WHAT YOU ARE ASKED TO DO: Word for word, restate the lines from the start of the data below through the line containing "return math.pi /".

INFORMATION PROVIDED:
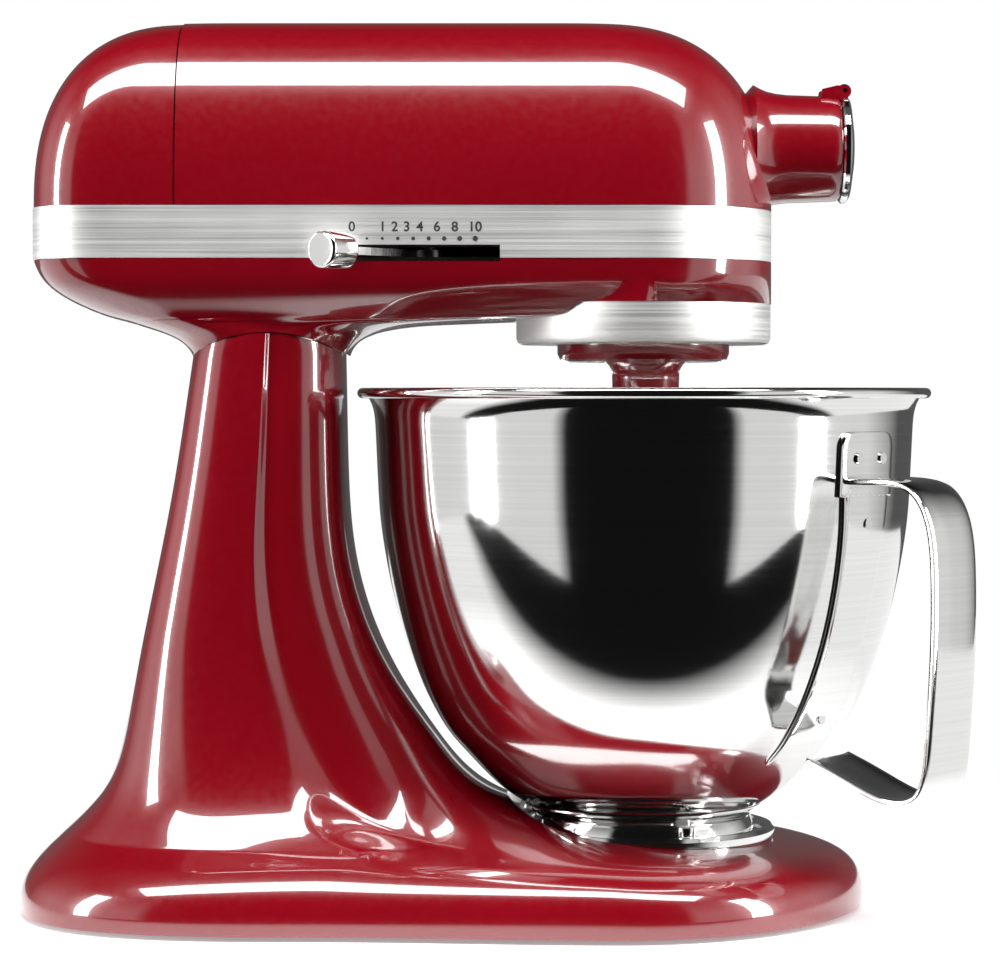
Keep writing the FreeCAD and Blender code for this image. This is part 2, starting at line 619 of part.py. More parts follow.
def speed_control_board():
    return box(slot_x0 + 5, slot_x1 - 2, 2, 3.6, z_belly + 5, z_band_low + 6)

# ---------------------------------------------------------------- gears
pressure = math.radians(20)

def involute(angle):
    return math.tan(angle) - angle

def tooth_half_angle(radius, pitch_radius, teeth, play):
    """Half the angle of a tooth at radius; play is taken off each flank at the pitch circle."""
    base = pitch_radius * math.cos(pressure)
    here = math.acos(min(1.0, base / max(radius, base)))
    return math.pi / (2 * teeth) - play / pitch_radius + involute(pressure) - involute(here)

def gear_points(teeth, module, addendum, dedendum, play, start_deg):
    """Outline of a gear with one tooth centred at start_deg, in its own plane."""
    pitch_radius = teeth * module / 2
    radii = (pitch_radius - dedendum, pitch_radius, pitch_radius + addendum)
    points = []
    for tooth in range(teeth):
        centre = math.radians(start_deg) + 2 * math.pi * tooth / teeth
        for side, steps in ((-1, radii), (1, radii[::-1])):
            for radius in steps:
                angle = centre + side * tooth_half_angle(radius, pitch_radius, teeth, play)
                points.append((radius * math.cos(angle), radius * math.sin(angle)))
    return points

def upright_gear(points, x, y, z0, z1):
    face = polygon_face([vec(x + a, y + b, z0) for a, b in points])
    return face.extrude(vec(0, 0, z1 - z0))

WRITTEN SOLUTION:
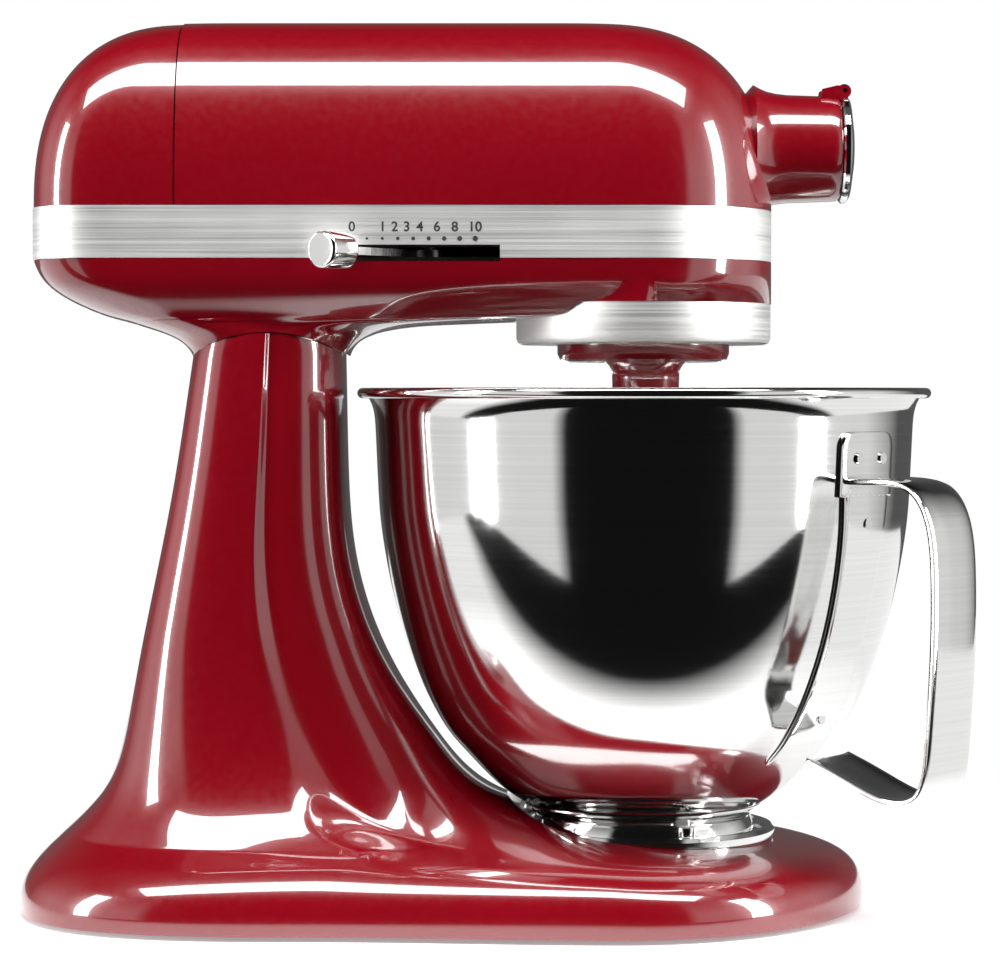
Keep writing the FreeCAD and Blender code for this image. This is part 2, starting at line 619 of part.py. More parts follow.
def speed_control_board():
    return box(slot_x0 + 5, slot_x1 - 2, 2, 3.6, z_belly + 5, z_band_low + 6)

# ---------------------------------------------------------------- gears
pressure = math.radians(20)

def involute(angle):
    return math.tan(angle) - angle

def tooth_half_angle(radius, pitch_radius, teeth, play):
    """Half the angle of a tooth at radius; play is taken off each flank at the pitch circle."""
    base = pitch_radius * math.cos(pressure)
    here = math.acos(min(1.0, base / max(radius, base)))
    return math.pi / (2 * teeth) - play / pitch_radius + involute(pressure) - involute(here)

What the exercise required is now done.